Dank der vorhandenen Produktionskapazität kann der AVA in Zukunft auch externe Abnehmer berücksichtigen. Als zusätzlicher Wärmebedarf wird der anfangs 2020 durch das Stimmvolk genehmigte Bau der «Wärmeversorgung Buriet» gelten, ein Fernwärmeversorgungsprojekt, das nun umgesetzt wird. Die Energie aus gereinigtem Abwasser, mit einer Vorlauftemperatur von 70 °C, kann hier sinnvoll verwendet werden. Das in den Rhein abfliessende Abwasser des AVA gelangt über das Mündungsgebiet des Alten Rheins in den Bodensee. Beide gelten als mit 1. Priorität zu schützende Gewässer. Der Bodensee dient gleichzeitig als Trinkwasserspeicher, Badegewässer und Naherholungsgebiet, was einen hohen Qualitätsstandard des Abwassers bedingt.
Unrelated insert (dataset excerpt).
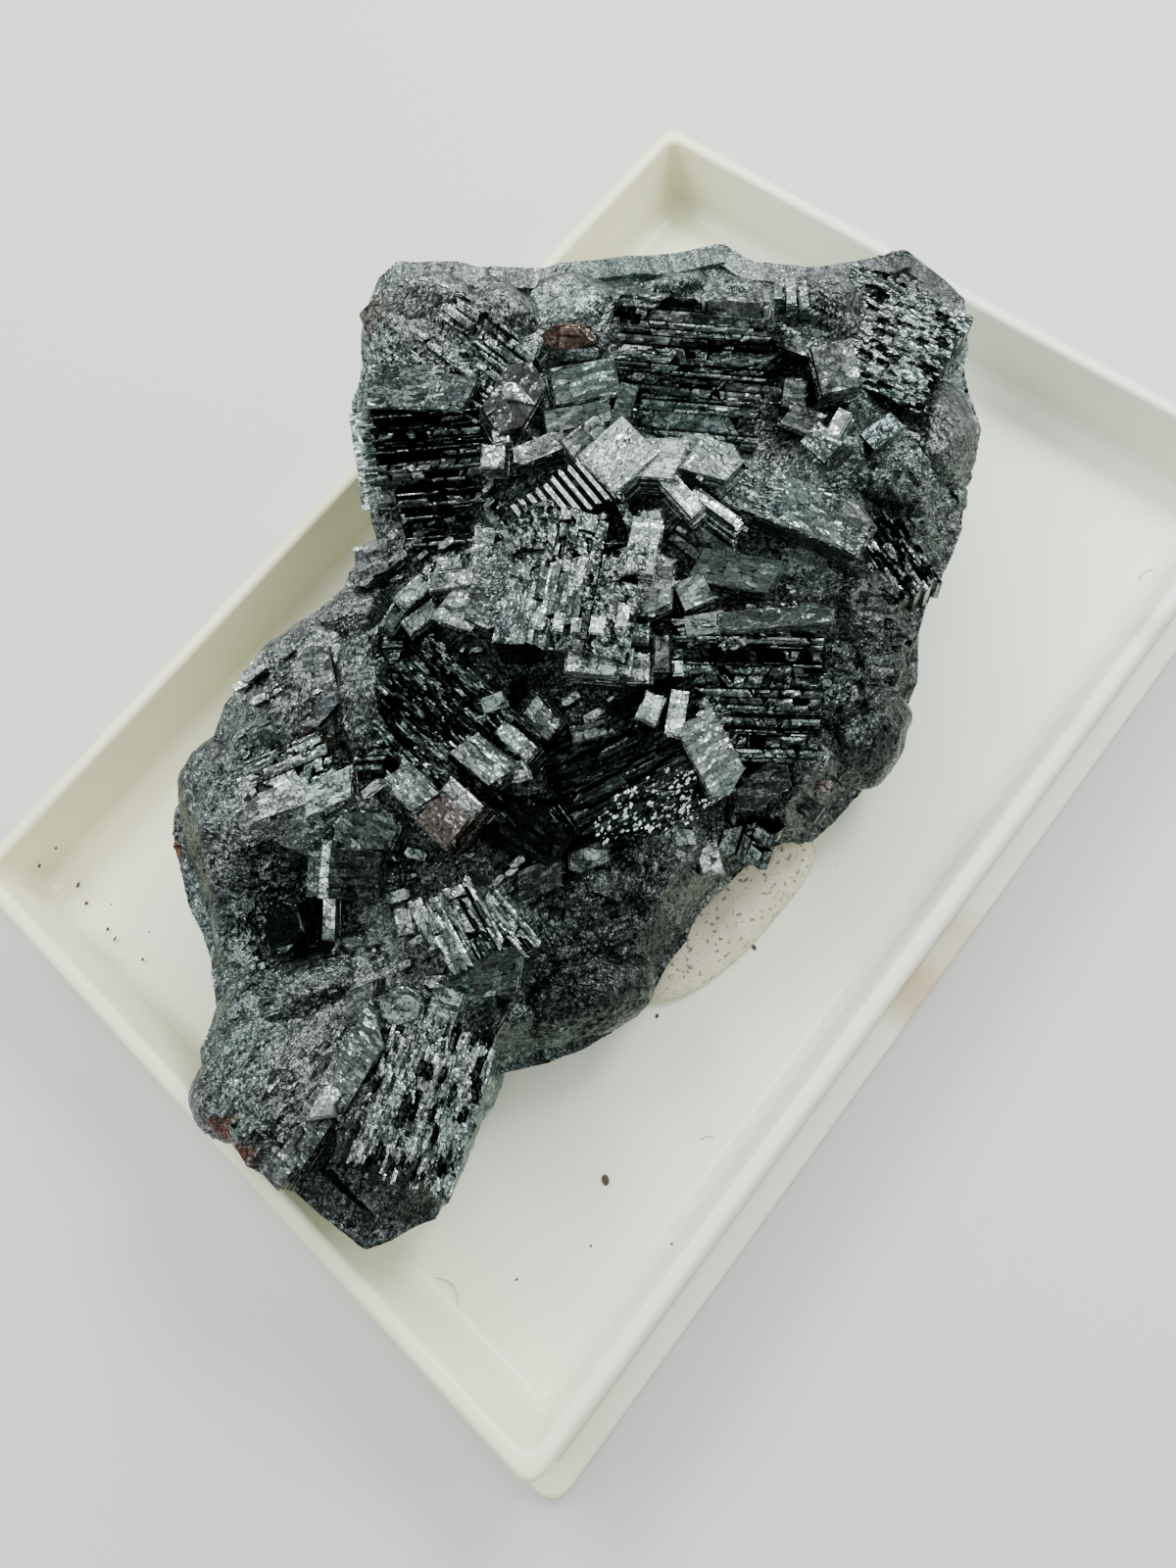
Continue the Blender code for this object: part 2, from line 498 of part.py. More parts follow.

Mit vierter Reinigungsstufe zu verbesserter Abwasserqualität
Christoph Egli bestätigt: «Wir engagieren uns für einen effizienten Energieeinsatz und sind daran, die Eigenproduktion kontinuierlich zu erhöhen. Gleichzeitig arbeiten wir beim AVA an der ‚Kläranlage der Zukunft’. Ausdruck davon sind verschiedene innovative Massnahmen, wie z.B. die Reduktion von Methan- und Lachgasemissionen zum Klimaschutz oder die Produktion von Stickstoff- und Phosphordünger zur Schliessung der Stoffkreisläufe. Zudem wird die 4. Reinigungsstufe mit einer im europäischen Raum bislang einzigartigen Verfahrenskombination aus Ozonreaktor und Filterzellen mit granulierter Aktivkohle betrieben.»
Anfangs 2020 wurde der Bau der «Wärmeversorgung Buriet» genehmigt. Das Fernwärmeversorgungsprojekt nutzt die Energie aus gereinigtem Abwasser.